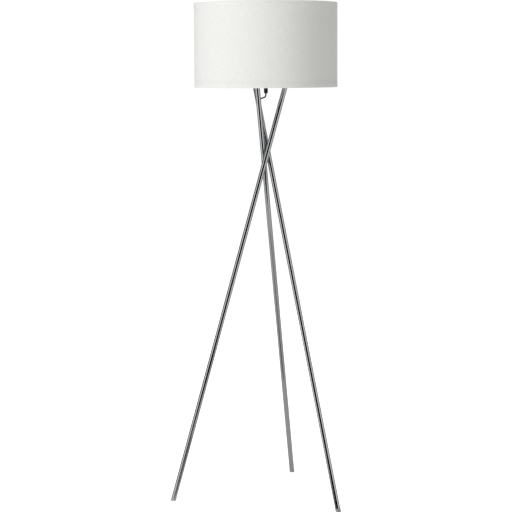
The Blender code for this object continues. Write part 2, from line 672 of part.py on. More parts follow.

--

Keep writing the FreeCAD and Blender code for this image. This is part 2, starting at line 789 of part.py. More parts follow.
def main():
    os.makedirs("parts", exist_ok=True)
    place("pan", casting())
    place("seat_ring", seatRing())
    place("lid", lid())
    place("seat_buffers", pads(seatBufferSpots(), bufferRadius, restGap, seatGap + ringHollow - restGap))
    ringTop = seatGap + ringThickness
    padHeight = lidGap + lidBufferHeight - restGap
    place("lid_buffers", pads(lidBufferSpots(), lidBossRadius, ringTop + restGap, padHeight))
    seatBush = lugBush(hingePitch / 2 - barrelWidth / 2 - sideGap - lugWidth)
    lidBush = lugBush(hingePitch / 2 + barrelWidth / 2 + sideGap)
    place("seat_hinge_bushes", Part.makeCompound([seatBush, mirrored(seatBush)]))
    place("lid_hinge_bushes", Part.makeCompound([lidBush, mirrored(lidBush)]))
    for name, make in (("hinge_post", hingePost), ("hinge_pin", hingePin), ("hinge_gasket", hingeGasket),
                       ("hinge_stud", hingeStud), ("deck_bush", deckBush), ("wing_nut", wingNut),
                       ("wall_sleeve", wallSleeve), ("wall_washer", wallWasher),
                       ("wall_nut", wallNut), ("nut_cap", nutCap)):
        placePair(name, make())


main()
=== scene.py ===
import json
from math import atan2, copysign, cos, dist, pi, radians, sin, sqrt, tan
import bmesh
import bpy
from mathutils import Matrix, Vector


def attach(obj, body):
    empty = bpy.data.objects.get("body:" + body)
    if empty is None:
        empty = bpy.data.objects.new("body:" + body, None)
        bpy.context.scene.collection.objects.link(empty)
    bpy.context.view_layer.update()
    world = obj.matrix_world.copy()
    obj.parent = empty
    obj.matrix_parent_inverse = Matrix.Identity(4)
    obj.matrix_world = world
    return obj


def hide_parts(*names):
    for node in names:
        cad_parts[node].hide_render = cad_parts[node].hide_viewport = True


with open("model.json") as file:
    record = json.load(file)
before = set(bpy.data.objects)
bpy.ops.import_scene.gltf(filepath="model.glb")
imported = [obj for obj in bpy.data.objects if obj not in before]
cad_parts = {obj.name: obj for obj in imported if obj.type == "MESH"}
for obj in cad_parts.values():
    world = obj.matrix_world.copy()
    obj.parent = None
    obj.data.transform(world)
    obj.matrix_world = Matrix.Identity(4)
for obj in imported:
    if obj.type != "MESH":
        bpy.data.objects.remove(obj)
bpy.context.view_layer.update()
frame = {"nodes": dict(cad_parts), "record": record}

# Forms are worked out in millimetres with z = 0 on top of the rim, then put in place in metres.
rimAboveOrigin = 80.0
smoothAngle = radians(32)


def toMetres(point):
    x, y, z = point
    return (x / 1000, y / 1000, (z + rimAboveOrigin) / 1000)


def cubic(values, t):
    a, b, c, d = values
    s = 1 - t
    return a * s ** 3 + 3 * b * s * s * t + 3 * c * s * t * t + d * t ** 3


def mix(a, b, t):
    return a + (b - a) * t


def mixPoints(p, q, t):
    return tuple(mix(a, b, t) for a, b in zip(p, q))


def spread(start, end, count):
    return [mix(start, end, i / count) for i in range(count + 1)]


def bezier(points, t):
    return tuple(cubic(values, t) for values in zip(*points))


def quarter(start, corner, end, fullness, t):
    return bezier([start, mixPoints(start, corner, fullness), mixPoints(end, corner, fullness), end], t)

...

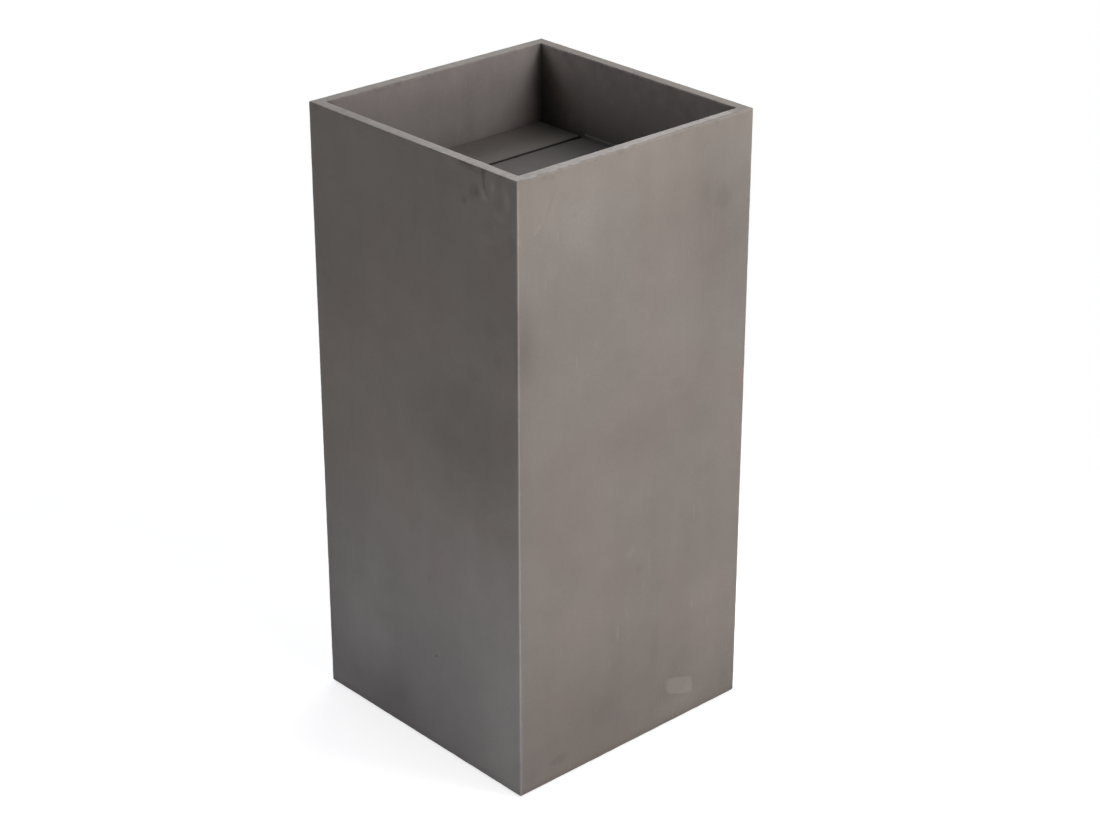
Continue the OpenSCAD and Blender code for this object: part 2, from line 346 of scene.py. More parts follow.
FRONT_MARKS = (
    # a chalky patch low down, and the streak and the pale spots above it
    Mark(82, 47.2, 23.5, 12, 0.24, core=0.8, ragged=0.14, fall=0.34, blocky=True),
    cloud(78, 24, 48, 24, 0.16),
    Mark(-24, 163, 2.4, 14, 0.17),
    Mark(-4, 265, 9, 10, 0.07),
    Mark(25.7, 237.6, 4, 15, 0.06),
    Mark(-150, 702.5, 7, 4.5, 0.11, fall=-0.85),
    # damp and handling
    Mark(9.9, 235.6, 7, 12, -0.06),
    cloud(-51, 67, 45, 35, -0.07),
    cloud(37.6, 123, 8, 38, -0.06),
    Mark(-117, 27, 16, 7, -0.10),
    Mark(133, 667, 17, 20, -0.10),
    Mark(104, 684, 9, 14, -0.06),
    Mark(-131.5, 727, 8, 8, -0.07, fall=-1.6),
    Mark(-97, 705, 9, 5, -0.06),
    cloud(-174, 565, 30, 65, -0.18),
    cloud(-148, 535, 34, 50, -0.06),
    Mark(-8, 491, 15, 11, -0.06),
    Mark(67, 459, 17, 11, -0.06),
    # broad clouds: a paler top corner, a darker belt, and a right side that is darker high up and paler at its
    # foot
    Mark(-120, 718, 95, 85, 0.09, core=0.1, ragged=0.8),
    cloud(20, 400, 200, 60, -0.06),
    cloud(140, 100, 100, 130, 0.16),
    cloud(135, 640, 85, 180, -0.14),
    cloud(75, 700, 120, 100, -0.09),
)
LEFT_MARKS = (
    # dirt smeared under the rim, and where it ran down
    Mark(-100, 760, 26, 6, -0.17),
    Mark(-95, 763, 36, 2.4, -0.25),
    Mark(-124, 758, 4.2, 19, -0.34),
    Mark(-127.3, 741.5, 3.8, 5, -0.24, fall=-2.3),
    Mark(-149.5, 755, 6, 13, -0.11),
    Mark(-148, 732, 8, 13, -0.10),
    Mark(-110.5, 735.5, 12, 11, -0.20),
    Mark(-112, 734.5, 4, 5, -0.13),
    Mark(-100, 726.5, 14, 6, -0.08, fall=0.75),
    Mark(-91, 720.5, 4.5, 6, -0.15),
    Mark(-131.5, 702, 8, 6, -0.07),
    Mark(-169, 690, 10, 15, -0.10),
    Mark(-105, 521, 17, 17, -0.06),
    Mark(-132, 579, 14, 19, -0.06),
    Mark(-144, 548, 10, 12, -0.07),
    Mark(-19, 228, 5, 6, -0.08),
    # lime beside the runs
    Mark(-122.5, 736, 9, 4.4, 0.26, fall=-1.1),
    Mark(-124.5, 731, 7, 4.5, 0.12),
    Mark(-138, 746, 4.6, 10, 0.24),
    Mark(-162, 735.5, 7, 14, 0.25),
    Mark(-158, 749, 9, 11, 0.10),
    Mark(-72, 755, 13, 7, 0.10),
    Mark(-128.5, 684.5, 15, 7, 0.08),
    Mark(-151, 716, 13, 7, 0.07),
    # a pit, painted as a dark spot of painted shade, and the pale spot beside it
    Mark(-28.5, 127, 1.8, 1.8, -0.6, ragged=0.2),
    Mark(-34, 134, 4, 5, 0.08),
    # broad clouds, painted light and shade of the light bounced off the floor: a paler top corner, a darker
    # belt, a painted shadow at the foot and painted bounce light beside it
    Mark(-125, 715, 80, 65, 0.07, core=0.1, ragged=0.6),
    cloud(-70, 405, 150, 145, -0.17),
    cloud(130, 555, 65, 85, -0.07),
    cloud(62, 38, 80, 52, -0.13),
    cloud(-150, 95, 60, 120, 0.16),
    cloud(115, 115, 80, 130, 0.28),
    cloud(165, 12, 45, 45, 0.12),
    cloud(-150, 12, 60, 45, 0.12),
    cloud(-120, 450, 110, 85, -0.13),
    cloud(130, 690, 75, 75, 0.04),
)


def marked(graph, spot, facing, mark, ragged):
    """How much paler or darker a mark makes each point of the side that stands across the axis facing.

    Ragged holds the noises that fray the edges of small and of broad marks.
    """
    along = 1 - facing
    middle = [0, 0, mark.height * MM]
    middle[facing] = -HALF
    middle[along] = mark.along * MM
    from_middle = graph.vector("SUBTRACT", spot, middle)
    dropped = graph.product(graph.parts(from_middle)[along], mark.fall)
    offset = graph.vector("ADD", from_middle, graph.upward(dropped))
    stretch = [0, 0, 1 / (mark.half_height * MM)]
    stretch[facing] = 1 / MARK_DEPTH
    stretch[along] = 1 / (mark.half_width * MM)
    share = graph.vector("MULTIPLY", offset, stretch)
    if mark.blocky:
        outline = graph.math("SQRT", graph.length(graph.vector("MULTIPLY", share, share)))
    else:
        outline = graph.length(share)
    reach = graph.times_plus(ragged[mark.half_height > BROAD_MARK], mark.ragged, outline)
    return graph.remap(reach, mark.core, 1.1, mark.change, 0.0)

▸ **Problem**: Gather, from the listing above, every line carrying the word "code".

▸ **Written solution**:
The Blender code for this object continues. Write part 2, from line 672 of part.py on. More parts follow.
Keep writing the FreeCAD and Blender code for this image. This is part 2, starting at line 789 of part.py. More parts follow.
Continue the OpenSCAD and Blender code for this object: part 2, from line 346 of scene.py. More parts follow.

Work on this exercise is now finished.